If you failed to reject \(H_0\) for your one-way ANOVA model, your next step is to fit a mean only model (one mean for every observation).

3.5 Conclusions

Based on the results of your analysis what is your conclusion for the questions of interest? Connect your conclusion(s) to the relationships you saw in the visualizations you made.

In this section you should also describe whether you believe the tests you performed are “reliable”. Meaning, did you violate any of the conditions required of a two-way or one-way ANOVA model?

4 Scope of Inference

Write a 4-5 sentence statement on what can be inferred from the design of the study and the results of your statistical analysis. Specifically, answer these two questions and comment on their implications:

  • Based on the sampling method used, what larger population can you infer the results or your analysis onto?
Tip

Your statement needs to include a description of (1) how the data were collected, and (2) the population to whom the results can be applied. You must justify your reasoning for #2 using information from the design of the study.

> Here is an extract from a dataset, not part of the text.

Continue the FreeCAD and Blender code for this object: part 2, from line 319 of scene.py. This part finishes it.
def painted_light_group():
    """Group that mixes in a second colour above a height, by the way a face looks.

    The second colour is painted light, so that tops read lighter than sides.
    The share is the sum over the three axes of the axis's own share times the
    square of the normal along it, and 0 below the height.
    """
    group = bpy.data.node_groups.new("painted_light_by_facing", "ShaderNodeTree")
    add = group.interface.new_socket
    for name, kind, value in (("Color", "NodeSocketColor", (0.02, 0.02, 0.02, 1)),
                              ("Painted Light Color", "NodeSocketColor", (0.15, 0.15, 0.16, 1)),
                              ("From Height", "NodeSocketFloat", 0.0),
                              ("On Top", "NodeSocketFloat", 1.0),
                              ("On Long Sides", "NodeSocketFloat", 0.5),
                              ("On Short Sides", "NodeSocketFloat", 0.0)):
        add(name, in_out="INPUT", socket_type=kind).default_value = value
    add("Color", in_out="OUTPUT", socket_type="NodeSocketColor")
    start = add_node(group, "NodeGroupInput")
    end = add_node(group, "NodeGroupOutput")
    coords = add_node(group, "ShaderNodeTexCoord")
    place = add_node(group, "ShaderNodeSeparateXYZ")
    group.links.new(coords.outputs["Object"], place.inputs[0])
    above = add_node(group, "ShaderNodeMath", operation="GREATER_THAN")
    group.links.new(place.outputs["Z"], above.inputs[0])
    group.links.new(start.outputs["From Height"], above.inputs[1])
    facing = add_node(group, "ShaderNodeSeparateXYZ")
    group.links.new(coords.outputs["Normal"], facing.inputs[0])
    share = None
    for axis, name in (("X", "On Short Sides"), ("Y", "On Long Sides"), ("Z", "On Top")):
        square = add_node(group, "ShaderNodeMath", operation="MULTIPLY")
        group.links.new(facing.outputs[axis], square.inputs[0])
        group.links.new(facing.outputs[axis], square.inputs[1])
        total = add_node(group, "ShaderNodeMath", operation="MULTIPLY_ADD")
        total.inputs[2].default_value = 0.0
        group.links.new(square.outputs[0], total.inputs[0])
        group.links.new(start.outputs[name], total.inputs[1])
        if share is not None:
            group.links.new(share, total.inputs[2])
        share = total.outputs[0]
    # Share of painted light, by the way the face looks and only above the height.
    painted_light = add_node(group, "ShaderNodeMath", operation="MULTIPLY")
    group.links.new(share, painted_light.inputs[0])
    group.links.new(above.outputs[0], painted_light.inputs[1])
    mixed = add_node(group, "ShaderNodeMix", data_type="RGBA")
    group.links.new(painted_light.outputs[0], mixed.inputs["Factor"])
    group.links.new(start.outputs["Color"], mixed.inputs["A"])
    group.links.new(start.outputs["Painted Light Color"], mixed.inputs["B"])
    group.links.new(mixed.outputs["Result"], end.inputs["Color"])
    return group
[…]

  • Based on the design of the study, what type of statements can be made about the relationship between the explanatory and response variables?
Tip

Your statement needs to include a description of (1) how the study was designed, and (2) what statements can be made about the relationship between the variables. You must justify your reasoning for #2 by making direct reference to the variables included in the study. General statements about “this was an observational study” are insufficient.